--- What you will do ---
Keep to the lines between the one holding "addFloor();" and the one holding "for corner in", inclusive, and write them out exactly.
----- Collected data
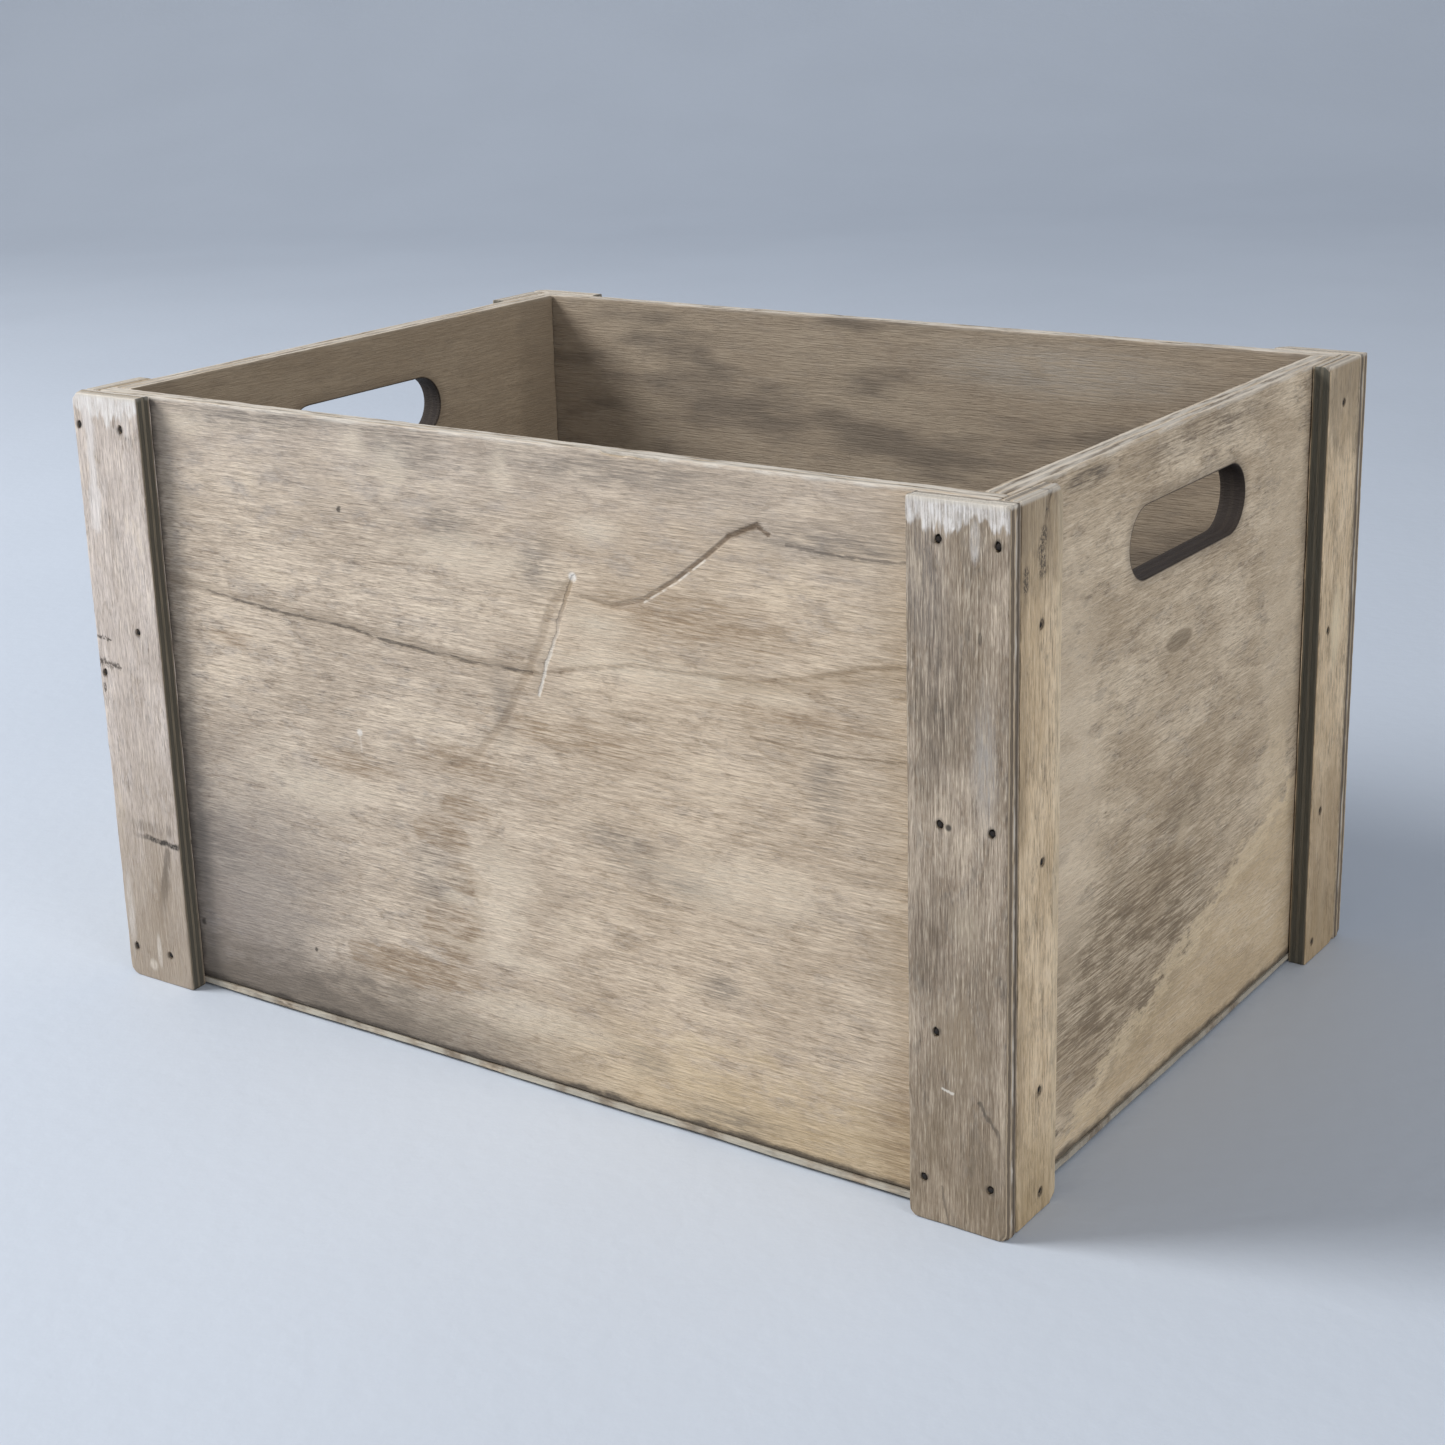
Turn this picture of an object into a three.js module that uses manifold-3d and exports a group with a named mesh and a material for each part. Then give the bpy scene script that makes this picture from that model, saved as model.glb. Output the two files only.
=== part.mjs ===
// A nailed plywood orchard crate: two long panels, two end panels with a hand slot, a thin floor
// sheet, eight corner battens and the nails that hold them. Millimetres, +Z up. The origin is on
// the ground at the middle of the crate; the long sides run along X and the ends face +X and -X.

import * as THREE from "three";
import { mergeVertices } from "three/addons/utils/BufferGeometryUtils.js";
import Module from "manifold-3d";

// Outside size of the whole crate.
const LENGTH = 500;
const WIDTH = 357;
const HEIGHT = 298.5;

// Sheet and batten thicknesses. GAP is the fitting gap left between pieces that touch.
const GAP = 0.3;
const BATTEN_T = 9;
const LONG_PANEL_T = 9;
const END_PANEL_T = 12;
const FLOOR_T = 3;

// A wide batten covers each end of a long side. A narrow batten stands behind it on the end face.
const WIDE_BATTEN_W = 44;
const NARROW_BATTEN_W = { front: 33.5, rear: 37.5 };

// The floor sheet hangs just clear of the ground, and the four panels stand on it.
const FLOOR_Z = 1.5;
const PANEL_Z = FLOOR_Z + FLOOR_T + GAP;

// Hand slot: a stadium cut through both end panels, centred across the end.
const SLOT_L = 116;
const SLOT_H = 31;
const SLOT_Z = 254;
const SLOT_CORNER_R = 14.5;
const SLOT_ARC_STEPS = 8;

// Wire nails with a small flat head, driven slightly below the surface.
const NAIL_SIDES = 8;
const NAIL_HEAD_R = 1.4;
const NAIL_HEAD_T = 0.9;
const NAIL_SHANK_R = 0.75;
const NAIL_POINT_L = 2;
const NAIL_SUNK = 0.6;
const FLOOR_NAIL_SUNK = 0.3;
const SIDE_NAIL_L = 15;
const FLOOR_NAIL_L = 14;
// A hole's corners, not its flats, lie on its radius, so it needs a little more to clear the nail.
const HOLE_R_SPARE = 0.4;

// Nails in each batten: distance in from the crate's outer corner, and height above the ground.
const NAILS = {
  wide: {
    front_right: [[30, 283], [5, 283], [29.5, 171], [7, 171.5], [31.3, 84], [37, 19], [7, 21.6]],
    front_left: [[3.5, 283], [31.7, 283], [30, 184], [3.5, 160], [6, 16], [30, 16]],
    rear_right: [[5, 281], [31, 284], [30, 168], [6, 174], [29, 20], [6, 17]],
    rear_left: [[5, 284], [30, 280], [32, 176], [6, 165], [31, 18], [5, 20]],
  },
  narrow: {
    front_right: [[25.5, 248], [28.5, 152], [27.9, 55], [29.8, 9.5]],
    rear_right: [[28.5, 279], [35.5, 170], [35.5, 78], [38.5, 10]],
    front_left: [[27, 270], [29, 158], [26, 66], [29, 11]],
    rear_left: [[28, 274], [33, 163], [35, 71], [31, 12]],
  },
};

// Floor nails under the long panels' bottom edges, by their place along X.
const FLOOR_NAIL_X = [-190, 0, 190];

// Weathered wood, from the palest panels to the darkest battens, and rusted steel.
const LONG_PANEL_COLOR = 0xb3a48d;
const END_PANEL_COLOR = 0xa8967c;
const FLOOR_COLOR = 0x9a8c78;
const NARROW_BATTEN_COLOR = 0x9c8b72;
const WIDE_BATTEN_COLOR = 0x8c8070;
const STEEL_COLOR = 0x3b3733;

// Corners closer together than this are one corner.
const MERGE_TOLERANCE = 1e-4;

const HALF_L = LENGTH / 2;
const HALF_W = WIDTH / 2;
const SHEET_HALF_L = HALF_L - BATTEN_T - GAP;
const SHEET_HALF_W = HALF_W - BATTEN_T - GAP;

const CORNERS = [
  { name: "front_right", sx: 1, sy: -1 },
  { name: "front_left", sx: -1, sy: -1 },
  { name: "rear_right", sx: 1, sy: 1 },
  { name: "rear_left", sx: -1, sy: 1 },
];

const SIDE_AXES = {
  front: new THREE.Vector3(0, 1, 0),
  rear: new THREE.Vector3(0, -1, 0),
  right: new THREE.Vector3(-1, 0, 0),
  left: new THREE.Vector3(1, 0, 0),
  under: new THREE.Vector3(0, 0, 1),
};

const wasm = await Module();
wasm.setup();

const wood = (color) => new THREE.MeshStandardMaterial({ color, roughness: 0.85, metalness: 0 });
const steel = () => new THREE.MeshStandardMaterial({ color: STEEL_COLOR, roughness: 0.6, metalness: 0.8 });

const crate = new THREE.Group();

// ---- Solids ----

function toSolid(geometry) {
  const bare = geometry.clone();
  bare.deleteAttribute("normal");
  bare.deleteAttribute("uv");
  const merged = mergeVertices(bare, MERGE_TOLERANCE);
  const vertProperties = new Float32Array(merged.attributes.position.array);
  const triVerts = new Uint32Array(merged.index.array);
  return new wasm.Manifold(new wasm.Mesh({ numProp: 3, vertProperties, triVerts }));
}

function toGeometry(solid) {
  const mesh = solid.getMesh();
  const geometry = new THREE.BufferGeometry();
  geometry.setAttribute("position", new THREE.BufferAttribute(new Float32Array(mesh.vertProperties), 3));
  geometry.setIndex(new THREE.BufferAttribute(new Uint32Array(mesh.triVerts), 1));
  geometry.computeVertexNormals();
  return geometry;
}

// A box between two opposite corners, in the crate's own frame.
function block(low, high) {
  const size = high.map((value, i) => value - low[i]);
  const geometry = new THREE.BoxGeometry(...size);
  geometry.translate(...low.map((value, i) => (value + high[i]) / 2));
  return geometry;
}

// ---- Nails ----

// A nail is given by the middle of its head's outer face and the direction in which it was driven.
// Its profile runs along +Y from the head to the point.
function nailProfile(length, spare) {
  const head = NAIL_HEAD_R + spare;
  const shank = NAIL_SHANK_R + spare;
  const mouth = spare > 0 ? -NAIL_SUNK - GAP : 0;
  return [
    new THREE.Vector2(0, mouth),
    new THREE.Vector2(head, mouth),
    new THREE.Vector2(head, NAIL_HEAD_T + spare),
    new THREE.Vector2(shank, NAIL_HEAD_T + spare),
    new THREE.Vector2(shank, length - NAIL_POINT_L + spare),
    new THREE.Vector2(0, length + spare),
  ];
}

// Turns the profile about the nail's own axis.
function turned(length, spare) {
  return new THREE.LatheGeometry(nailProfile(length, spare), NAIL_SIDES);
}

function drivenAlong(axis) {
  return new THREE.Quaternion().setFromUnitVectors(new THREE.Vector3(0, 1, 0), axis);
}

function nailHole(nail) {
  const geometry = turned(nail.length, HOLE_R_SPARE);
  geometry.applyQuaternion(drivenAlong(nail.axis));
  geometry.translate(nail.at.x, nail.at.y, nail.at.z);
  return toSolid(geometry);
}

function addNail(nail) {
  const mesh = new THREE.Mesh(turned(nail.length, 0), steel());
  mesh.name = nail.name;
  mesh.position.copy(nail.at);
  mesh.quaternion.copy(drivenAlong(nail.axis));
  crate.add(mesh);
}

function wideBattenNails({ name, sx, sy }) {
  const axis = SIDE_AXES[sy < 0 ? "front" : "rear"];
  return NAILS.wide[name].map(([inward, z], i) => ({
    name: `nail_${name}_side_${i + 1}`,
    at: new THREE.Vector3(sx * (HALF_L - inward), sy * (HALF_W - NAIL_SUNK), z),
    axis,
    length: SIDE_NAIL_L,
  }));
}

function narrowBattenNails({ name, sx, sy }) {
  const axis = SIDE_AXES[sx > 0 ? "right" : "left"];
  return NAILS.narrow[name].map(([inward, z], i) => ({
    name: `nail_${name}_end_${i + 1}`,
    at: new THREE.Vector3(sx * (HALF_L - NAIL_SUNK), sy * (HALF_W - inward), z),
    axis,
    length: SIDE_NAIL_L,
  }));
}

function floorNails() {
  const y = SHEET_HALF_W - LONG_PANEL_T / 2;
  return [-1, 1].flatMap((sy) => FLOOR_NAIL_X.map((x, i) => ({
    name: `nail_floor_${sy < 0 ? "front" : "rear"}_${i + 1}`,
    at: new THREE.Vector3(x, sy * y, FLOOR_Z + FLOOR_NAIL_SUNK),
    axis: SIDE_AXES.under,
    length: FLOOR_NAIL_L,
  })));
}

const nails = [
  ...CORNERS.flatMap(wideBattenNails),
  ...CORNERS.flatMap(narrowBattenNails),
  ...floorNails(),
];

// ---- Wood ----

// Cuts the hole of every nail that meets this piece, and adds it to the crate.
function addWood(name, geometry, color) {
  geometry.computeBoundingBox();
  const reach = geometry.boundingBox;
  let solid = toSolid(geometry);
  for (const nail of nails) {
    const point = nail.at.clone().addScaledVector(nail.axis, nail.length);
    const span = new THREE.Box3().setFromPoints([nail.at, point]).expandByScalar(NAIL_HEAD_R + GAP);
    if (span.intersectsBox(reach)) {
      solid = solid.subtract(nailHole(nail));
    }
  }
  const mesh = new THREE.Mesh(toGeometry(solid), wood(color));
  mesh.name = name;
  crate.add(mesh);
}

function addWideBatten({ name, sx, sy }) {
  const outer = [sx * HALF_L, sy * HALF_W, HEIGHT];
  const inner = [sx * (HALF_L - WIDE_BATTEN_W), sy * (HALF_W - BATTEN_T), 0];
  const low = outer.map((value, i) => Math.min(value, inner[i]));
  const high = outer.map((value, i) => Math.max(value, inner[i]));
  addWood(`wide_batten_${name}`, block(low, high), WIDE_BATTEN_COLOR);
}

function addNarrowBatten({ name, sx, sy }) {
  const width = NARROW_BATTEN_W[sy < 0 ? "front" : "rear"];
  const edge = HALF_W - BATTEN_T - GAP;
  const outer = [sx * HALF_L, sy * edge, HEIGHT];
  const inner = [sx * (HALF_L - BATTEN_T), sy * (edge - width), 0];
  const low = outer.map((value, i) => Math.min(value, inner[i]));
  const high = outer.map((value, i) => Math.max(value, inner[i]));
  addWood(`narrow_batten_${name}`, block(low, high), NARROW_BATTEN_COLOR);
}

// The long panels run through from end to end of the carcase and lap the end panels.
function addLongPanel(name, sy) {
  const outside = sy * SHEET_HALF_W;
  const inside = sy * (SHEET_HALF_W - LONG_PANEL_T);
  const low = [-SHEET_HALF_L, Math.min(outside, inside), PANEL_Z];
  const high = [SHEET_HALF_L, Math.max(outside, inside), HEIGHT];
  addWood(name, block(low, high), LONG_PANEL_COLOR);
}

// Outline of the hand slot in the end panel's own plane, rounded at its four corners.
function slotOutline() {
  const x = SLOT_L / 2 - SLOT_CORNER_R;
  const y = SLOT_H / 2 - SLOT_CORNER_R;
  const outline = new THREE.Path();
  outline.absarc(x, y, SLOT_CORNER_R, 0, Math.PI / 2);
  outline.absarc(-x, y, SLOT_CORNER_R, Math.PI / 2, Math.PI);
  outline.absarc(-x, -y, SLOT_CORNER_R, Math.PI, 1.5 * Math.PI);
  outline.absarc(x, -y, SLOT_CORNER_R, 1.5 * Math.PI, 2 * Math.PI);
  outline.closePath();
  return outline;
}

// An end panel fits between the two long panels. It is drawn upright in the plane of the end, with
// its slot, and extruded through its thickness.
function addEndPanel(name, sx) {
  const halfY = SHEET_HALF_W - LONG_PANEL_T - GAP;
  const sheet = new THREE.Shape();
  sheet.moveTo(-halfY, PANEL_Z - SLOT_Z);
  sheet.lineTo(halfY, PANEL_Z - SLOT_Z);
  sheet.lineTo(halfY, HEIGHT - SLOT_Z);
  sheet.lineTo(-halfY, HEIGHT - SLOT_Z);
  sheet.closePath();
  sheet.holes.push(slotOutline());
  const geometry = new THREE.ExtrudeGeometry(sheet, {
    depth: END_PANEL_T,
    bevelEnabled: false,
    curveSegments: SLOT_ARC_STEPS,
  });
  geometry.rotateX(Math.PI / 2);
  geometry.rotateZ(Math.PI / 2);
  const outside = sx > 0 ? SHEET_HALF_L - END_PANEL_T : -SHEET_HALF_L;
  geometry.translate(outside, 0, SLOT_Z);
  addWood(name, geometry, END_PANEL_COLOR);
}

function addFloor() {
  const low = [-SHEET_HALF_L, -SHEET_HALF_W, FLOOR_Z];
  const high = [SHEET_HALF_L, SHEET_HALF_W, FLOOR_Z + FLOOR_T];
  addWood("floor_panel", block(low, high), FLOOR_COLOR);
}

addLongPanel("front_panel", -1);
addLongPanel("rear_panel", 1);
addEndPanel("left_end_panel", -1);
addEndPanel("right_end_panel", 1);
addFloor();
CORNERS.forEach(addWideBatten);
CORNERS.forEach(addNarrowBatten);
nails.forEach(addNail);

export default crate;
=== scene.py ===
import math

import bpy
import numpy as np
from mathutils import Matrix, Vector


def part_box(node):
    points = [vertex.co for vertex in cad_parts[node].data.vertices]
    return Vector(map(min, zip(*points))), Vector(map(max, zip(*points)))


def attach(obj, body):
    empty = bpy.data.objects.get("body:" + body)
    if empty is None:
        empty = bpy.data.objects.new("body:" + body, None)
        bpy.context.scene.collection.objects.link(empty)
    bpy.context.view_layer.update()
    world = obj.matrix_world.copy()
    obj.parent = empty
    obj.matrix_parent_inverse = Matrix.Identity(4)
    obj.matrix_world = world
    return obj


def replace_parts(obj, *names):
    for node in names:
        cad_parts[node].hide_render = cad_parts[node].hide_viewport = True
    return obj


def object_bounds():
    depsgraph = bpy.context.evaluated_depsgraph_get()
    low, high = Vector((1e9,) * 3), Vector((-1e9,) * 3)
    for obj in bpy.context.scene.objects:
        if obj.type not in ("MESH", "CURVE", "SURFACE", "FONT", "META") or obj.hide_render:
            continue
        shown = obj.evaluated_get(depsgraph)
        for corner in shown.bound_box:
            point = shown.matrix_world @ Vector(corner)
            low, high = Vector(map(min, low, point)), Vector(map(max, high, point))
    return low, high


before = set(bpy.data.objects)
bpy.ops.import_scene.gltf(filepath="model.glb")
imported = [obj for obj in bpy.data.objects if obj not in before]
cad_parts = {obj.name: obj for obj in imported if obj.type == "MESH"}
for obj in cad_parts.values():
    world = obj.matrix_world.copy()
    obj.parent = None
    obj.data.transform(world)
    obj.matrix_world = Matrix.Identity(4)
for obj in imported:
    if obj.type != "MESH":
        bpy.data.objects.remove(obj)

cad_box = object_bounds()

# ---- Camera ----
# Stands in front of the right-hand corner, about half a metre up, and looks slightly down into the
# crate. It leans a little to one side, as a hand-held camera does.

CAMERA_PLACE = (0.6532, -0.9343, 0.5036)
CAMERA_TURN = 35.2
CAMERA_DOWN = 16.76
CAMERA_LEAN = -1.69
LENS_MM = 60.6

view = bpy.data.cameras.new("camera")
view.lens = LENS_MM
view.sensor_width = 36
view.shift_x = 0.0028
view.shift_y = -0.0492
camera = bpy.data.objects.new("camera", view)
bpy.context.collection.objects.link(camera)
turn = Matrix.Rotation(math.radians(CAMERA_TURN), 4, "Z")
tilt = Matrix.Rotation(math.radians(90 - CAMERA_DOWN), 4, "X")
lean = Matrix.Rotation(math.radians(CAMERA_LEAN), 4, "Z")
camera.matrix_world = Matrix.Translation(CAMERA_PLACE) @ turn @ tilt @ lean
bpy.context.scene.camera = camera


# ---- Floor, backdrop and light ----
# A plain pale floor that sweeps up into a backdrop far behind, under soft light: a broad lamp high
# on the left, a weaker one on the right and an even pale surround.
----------
--- Completed exercise ---
addFloor();
CORNERS.forEach(addWideBatten);
CORNERS.forEach(addNarrowBatten);
nails.forEach(addNail);

export default crate;
=== scene.py ===
import math

import bpy
import numpy as np
from mathutils import Matrix, Vector


def part_box(node):
    points = [vertex.co for vertex in cad_parts[node].data.vertices]
    return Vector(map(min, zip(*points))), Vector(map(max, zip(*points)))


def attach(obj, body):
    empty = bpy.data.objects.get("body:" + body)
    if empty is None:
        empty = bpy.data.objects.new("body:" + body, None)
        bpy.context.scene.collection.objects.link(empty)
    bpy.context.view_layer.update()
    world = obj.matrix_world.copy()
    obj.parent = empty
    obj.matrix_parent_inverse = Matrix.Identity(4)
    obj.matrix_world = world
    return obj


def replace_parts(obj, *names):
    for node in names:
        cad_parts[node].hide_render = cad_parts[node].hide_viewport = True
    return obj


def object_bounds():
    depsgraph = bpy.context.evaluated_depsgraph_get()
    low, high = Vector((1e9,) * 3), Vector((-1e9,) * 3)
    for obj in bpy.context.scene.objects:
        if obj.type not in ("MESH", "CURVE", "SURFACE", "FONT", "META") or obj.hide_render:
            continue
        shown = obj.evaluated_get(depsgraph)
        for corner in shown.bound_box:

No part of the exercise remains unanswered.